WHAT IS EXPECTED: Only the lines from the line with "across = outline.vertices().group_by(Axis.X)" through the line with "before = set(bpy.data.objects)" should be copied, exactly as they appear, with both ends kept.

-------- DATA TO PROCESS

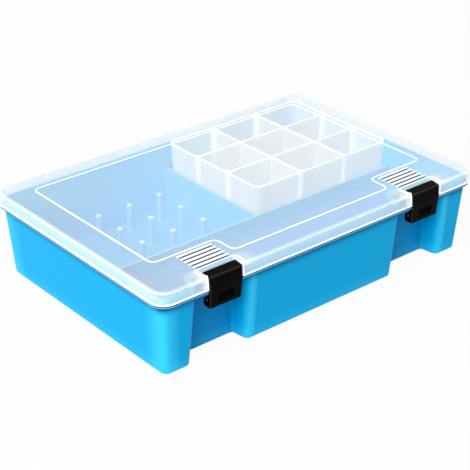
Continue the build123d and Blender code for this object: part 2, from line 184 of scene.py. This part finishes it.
blueLook = {
    "shade": (4, 171, 228), "flowShade": (6, 176, 232), "flowScale": 9.0, "flowRough": 0.06,
    "rough": 0.3, "scuffScale": 160.0, "scuffRough": 0.05, "peelScale": 700.0, "peelDepth": 0.000008,
    # the middles of the outer walls at the foot, which lean outwards
    "wallX": 0.1644, "wallY": 0.1084, "wallRound": 0.005, "wallLean": 0.064, "wallSoft": 0.0006,
    "floorMiddle": 0.004, "insidePaintedLight": (38, 205, 248),
    "lipFrom": 0.0671, "lipSoft": 0.0003,
    # the latch bays
    "bayMiddle": 0.1111, "bayHalf": 0.0313, "bayFlare": 0.0017, "bayMouth": -0.1095, "bayBack": -0.092,
    "baySoft": 0.0004, "bayBackHalf": 0.0262, "bayBackSoft": 0.0015,
    "bayPaintedShade": (0, 100, 178), "bayShadeShare": 0.8, "bayFootShare": 0.45, "bayRise": 10.0,
    # the roundings with a painted highlight
    "cornerHighlightShade": (60, 214, 255), "cornerHighlightShare": 0.7,
    "mouthAt": 0.0322, "mouthHalf": 0.0055, "mouthSoft": 0.004, "mouthFront": -0.098, "mouthFade": 0.006,
    "cornerX": 0.149, "cornerFadeX": 0.01, "cornerY": 0.086, "cornerFadeY": 0.02,
    "footBand": 0.012, "footShare": 0.5,
    # the partitions' top edges
    "paintedHighlightShade": (150, 224, 250), "ledgeTop": 0.0503, "ledgeBand": 0.0007, "ledgeX": 0.1622, "ledgeY": 0.1062,
    # the flange
    "flangeX": 0.17, "flangeY": 0.114, "flangeLow": 0.065, "edgeBand": 0.0007, "edgeShare": 0.6,
    "seamPaintedShadow": (0, 24, 48), "seamLow": 0.0659, "seamBand": 0.0006, "lineSoft": 0.0002,
    "underPaintedShadow": (0, 78, 140), "underLow": 0.0545, "underFade": 0.0075, "underCurve": 1.6,
}


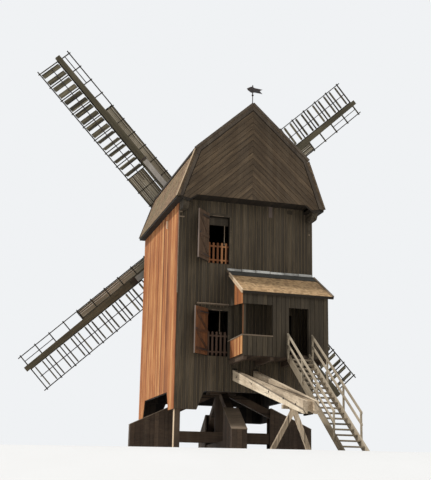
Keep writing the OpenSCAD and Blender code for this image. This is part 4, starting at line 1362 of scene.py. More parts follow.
@dataclass
class Roof:
    """The gambrel roof, its rear gable and its edges."""

    sizes: MillSizes
    shingle_w: float = 0.09
    shingle_l: float = 0.21
    shingle_t: float = 0.012
    shingle_gap: float = 0.004
    narrowest: float = 0.04
    exposure: float = 0.128
    tilt: float = math.radians(4.9)
    lower_lap: float = 0.1
    board_w: float = 0.19
    board_t: float = 0.022
    board_gap: float = 0.012
    board_l: float = 9.0
    board_mid: float = -2.5
    board_spare: float = 2.4
    gable_inset: float = 0.15
    drop_z: float = 10.0
    drop_x: float = 2.58
    level_x: float = 2.33
    ridge_board: Span = (0.17, 0.022)
    verge: Span = (0.06, 0.03)
    barge_edge: Span = (0.05, 0.1)
    eave_edge: Span = (0.03, 0.1)
    break_board: Span = (0.17, 0.04)

    def build(self) -> None:
        """Builds and dresses the roof."""
        angle = self.sizes.upper_angle
        for side, name in ((-1, "left"), (1, "right")):
            for slope, level in zip(self._slopes(side), ("lower", "upper")):
                self.shingles(f"{level}_shingles_{name}", slope, 20 + side, PALETTE.roof_shingle)
        self._gable()
        self._edges()
        slope_run = Vector((math.cos(angle), 0, -math.sin(angle)))
        # The rear gable's solid, which shows below its boards, takes painted shade.
        dress({"roof_lower": PALETTE.gable.material(Run.DEEP, 0.2),
               "roof_upper": PALETTE.gable.material(Run.DEEP, 0.2),
               "rear_gable": PALETTE.shade.material(Run.UP, 0.2),
               "barge_boards": PALETTE.barge.material(slope_run, 0.5)})

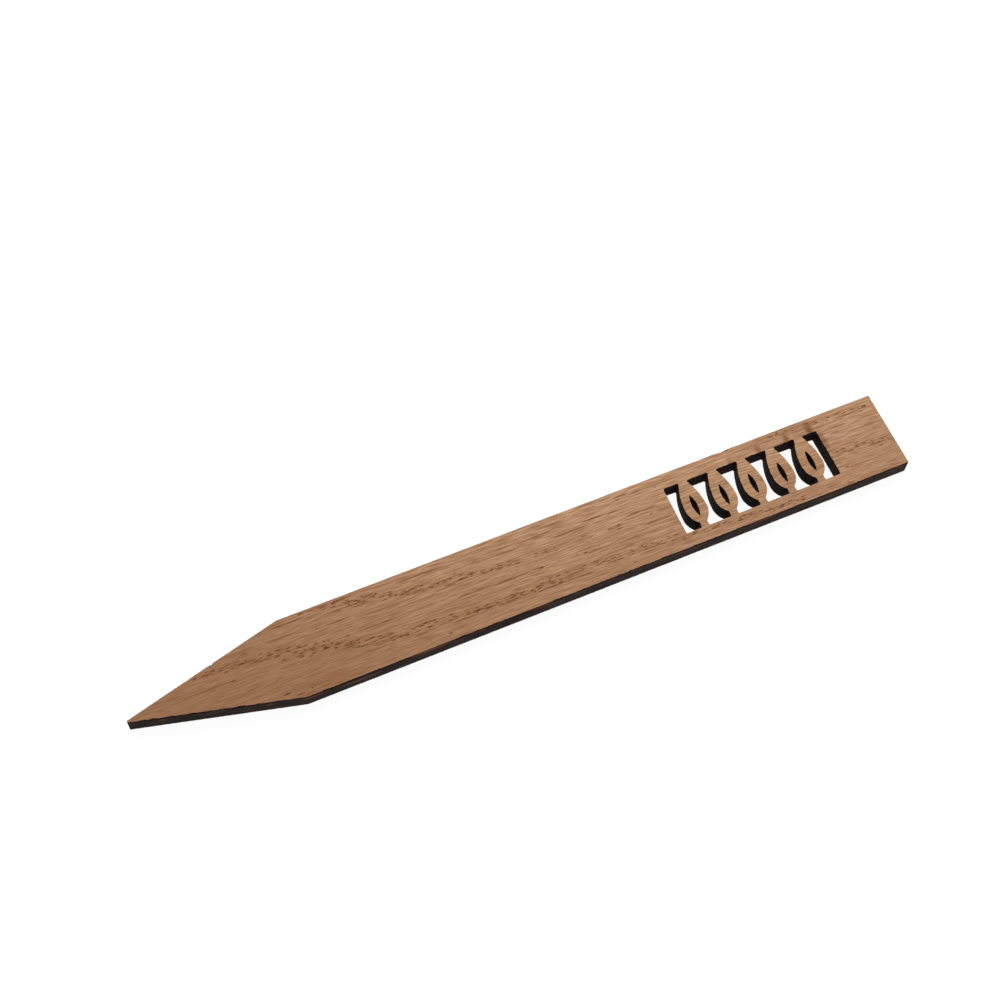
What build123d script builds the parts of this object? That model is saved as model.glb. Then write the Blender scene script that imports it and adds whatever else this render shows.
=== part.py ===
from build123d import *
from math import asin, atan2, hypot, tan
import os

# A flat wooden plant label stake, laser-cut from one oak board. It lies face up: the point looks
# towards -X, the square end towards +X, and the board's thickness runs up +Z. The origin is the
# middle of the underside. Near the square end a row of leaves stands in a pierced band, each leaf
# joined to the rail on either side of the band. All sizes are millimetres.

# Board
length = 200.0
width = 20.8
thickness = 4.8

# Outline
point_length = 40.0
point_radius = 0.3
end_corner_radius = 0.3

# Pierced band
end_margin = 17.4
band_length = 42.7
far_rail = 4.0
near_rail = 3.7
band_corner_radius = 0.3

# Leaves in the band
leaf_count = 5
leaf_width = 5.8
leaf_tip_width = 2.1
leaf_widest_share = 0.4
stem_width = 2.1
stem_height = 1.4
stem_fillet = 0.6

# Slot along the middle of each leaf
midrib_width = 1.3
midrib_length = 6.0
midrib_rise = 3.0

# How far a cut runs past the face that it leaves
overrun = 1.0

# Lines that the sizes above give
point_x = -length / 2
shoulder_x = point_x + point_length
end_x = length / 2
side_y = width / 2

# The flanks run from the shoulders past the rounded point and would meet at sharp_x
nose_run = point_length - point_radius
flank_angle = atan2(side_y, nose_run) - asin(point_radius / hypot(nose_run, side_y))
sharp_x = shoulder_x - side_y / tan(flank_angle)

band_height = width - far_rail - near_rail
band_end_x = end_x - end_margin
band_x = band_end_x - band_length / 2
band_foot_y = near_rail - side_y
band_y = band_foot_y + band_height / 2
leaf_gap = (band_length - leaf_count * leaf_width) / (leaf_count + 1)
leaf_pitch = leaf_width + leaf_gap
leaf_widest_y = band_height * leaf_widest_share


# One leaf, drawn upright with the middle of its foot at the sketch's origin. The stem rises from
# the near rail, one arc rounds the blade's base and a longer one draws it in to the far rail.
with BuildSketch() as leaf:
    with BuildLine():
        foot = (stem_width / 2, -overrun)
        stem_top = (stem_width / 2, stem_height)
        widest = (leaf_width / 2, leaf_widest_y)
        tip = (leaf_tip_width / 2, band_height)
        tip_end = (leaf_tip_width / 2, band_height + overrun)
        Line((0, -overrun), foot)
        Line(foot, stem_top)
        TangentArc(widest, stem_top, tangent=(0, -1))
        TangentArc(widest, tip, tangent=(0, 1))
        Line(tip, tip_end)
        Line(tip_end, (0, band_height + overrun))
        mirror(about=Plane.YZ)
    make_face()
    fillet(leaf.vertices().group_by(SortBy.DISTANCE)[0], radius=stem_fillet)


# The slot along a leaf's middle: a slender pointed oval of two arcs.
with BuildSketch() as midrib:
    with BuildLine():
        slot_foot = (0, midrib_rise)
        slot_side = (midrib_width / 2, midrib_rise + midrib_length / 2)
        slot_top = (0, midrib_rise + midrib_length)
        ThreePointArc(slot_foot, slot_side, slot_top)
        mirror(about=Plane.YZ)
    make_face()


# All that the laser drops out of the board: the band around the leaves, and each leaf's slot.
with BuildSketch() as piercing:
    with Locations((band_x, band_y)):
        Rectangle(band_length, band_height)
    with Locations((band_x, band_foot_y)):
        with GridLocations(leaf_pitch, 0, leaf_count, 1):
            add(leaf.sketch, mode=Mode.SUBTRACT)
    corners = piercing.vertices().group_by(Axis.Y)
    fillet(corners[0] + corners[-1], radius=band_corner_radius)
    with Locations((band_x, band_foot_y)):
        with GridLocations(leaf_pitch, 0, leaf_count, 1):
            add(midrib.sketch)


with BuildPart() as stake:
    with BuildSketch() as outline:
        with BuildLine():
            Polyline(
                (sharp_x, 0),
                (shoulder_x, -side_y),
                (end_x, -side_y),
                (end_x, side_y),
                (shoulder_x, side_y),
                close=True,
            )
        make_face()
        across = outline.vertices().group_by(Axis.X)
        fillet(across[0], radius=point_radius)
        fillet(across[-1], radius=end_corner_radius)
    extrude(amount=thickness)
    with BuildSketch(Plane.XY.offset(-overrun)):
        add(piercing.sketch)
    extrude(amount=thickness + 2 * overrun, mode=Mode.SUBTRACT)
stake.part.label = "stake"


os.makedirs("parts", exist_ok=True)
export_step(stake.part, "parts/stake.step")

print("gap between leaves at their widest", round(leaf_gap, 2), "mm")
print("volume", round(stake.part.volume, 1), "mm3")
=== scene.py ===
# %% [markdown]
# # A laser-cut oak plant stake
#
# The object is one strip of oak board, 200 mm long. A laser cut its outline and the row of leaves
# near its square end, and left every cut wall charred. This script dresses the measured model of
# the stake: it keeps the outline that the model gives, and makes the board again with what a
# drawing leaves out, such as the burnt walls, the worn arrises, the open pores and the grain.
#
# Blender works in metres. Sizes below are in millimetres, and MM turns them into metres.

# %% Load the measured model
from math import pi, radians

import bmesh
import bpy
from mathutils import Matrix, Vector


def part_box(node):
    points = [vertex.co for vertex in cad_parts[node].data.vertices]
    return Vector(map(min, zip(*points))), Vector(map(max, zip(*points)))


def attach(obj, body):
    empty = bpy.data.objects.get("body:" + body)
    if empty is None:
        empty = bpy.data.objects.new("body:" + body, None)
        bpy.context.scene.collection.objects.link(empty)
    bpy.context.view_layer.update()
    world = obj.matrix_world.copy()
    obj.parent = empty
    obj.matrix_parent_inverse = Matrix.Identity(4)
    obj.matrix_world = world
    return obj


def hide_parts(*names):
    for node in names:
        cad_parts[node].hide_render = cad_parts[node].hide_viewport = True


MM = 0.001
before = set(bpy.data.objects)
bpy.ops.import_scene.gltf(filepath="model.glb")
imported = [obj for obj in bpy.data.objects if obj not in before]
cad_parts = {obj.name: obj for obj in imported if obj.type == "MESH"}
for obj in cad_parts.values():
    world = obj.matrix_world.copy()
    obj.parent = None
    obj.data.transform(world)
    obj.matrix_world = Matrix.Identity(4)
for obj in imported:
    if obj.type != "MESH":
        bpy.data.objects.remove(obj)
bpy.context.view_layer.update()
board_low, board_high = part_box("stake")
length, width, thickness = (board_high - board_low) / MM
point_x, side_y = board_low.x / MM, board_high.y / MM
print("board", round(length, 2), "x", round(width, 2), "x", round(thickness, 2), "mm")

# %% [markdown]
# ## A small language for node trees
#
# Both the shape and the finish of this board are made with nodes. By hand each node takes three
# steps: make it, set it up, plug it in. `put` does all three, for geometry and for materials. A
# value in `inputs` is either a plain value or another node's output.

# %% Helpers that build node trees
def put(tree, kind, inputs=None, **settings):
    node = tree.nodes.new(kind)
    for name, value in settings.items():
        setattr(node, name, value)
    for name, value in (inputs or {}).items():
        if isinstance(value, bpy.types.NodeSocket):
            tree.links.new(value, node.inputs[name])
        else:
            node.inputs[name].default_value = value
    return node


def maths(tree, operation, *values):
    inputs = dict(enumerate(values))
    return put(tree, "ShaderNodeMath", inputs, operation=operation).outputs[0]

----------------

FULL SOLUTION:
        across = outline.vertices().group_by(Axis.X)
        fillet(across[0], radius=point_radius)
        fillet(across[-1], radius=end_corner_radius)
    extrude(amount=thickness)
    with BuildSketch(Plane.XY.offset(-overrun)):
        add(piercing.sketch)
    extrude(amount=thickness + 2 * overrun, mode=Mode.SUBTRACT)
stake.part.label = "stake"


os.makedirs("parts", exist_ok=True)
export_step(stake.part, "parts/stake.step")

print("gap between leaves at their widest", round(leaf_gap, 2), "mm")
print("volume", round(stake.part.volume, 1), "mm3")
=== scene.py ===
# %% [markdown]
# # A laser-cut oak plant stake
#
# The object is one strip of oak board, 200 mm long. A laser cut its outline and the row of leaves
# near its square end, and left every cut wall charred. This script dresses the measured model of
# the stake: it keeps the outline that the model gives, and makes the board again with what a
# drawing leaves out, such as the burnt walls, the worn arrises, the open pores and the grain.
#
# Blender works in metres. Sizes below are in millimetres, and MM turns them into metres.

# %% Load the measured model
from math import pi, radians

import bmesh
import bpy
from mathutils import Matrix, Vector


def part_box(node):
    points = [vertex.co for vertex in cad_parts[node].data.vertices]
    return Vector(map(min, zip(*points))), Vector(map(max, zip(*points)))


def attach(obj, body):
    empty = bpy.data.objects.get("body:" + body)
    if empty is None:
        empty = bpy.data.objects.new("body:" + body, None)
        bpy.context.scene.collection.objects.link(empty)
    bpy.context.view_layer.update()
    world = obj.matrix_world.copy()
    obj.parent = empty
    obj.matrix_parent_inverse = Matrix.Identity(4)
    obj.matrix_world = world
    return obj


def hide_parts(*names):
    for node in names:
        cad_parts[node].hide_render = cad_parts[node].hide_viewport = True


MM = 0.001
before = set(bpy.data.objects)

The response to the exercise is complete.